Exercise goal |
Using the data beneath, show every line that includes the word "from".

Raw data |
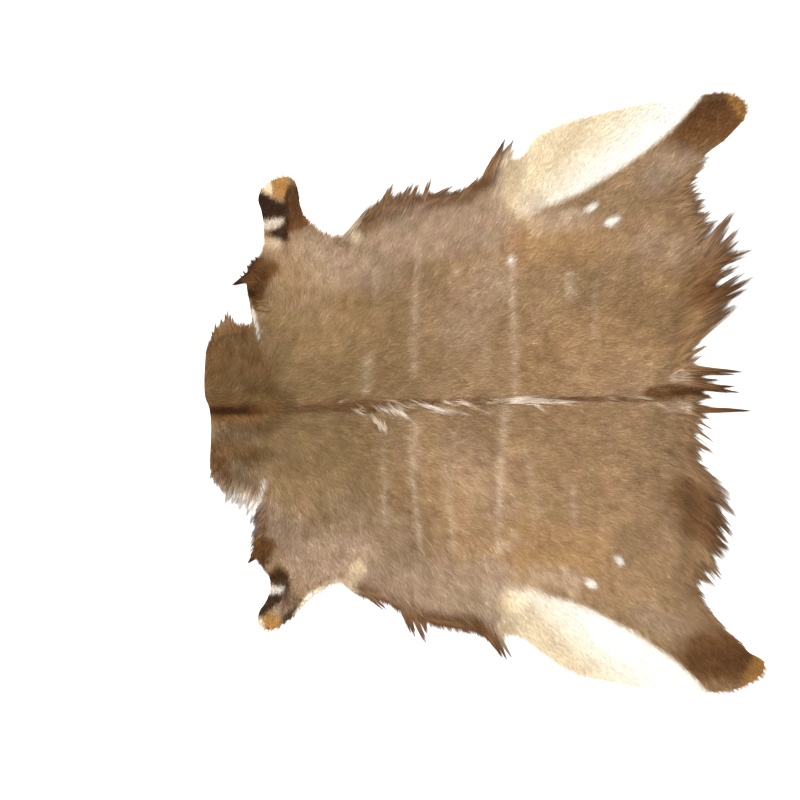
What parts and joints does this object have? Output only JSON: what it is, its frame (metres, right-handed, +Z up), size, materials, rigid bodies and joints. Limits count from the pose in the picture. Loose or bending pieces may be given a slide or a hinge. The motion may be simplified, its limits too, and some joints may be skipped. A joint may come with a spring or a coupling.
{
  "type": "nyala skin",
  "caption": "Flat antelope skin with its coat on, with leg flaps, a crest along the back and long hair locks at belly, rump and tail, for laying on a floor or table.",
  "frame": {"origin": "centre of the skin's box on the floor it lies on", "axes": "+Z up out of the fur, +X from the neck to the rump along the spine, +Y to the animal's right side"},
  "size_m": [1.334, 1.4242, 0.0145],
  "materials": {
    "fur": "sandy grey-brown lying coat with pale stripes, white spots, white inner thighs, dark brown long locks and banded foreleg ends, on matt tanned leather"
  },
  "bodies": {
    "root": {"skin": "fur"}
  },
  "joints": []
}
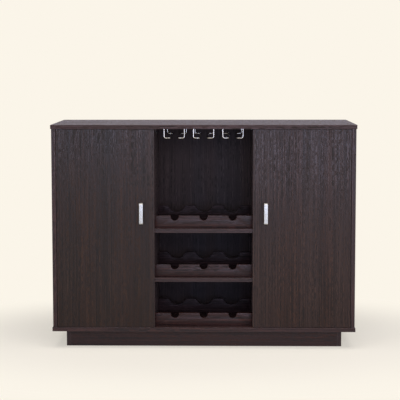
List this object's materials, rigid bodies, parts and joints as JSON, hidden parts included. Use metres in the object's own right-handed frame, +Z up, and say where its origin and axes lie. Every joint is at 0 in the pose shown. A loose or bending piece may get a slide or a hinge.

Completed exercise |
What parts and joints does this object have? Output only JSON: what it is, its frame (metres, right-handed, +Z up), size, materials, rigid bodies and joints. Limits count from the pose in the picture. Loose or bending pieces may be given a slide or a hinge. The motion may be simplified, its limits too, and some joints may be skipped. A joint may come with a spring or a coupling.
  "frame": {"origin": "centre of the skin's box on the floor it lies on", "axes": "+Z up out of the fur, +X from the neck to the rump along the spine, +Y to the animal's right side"},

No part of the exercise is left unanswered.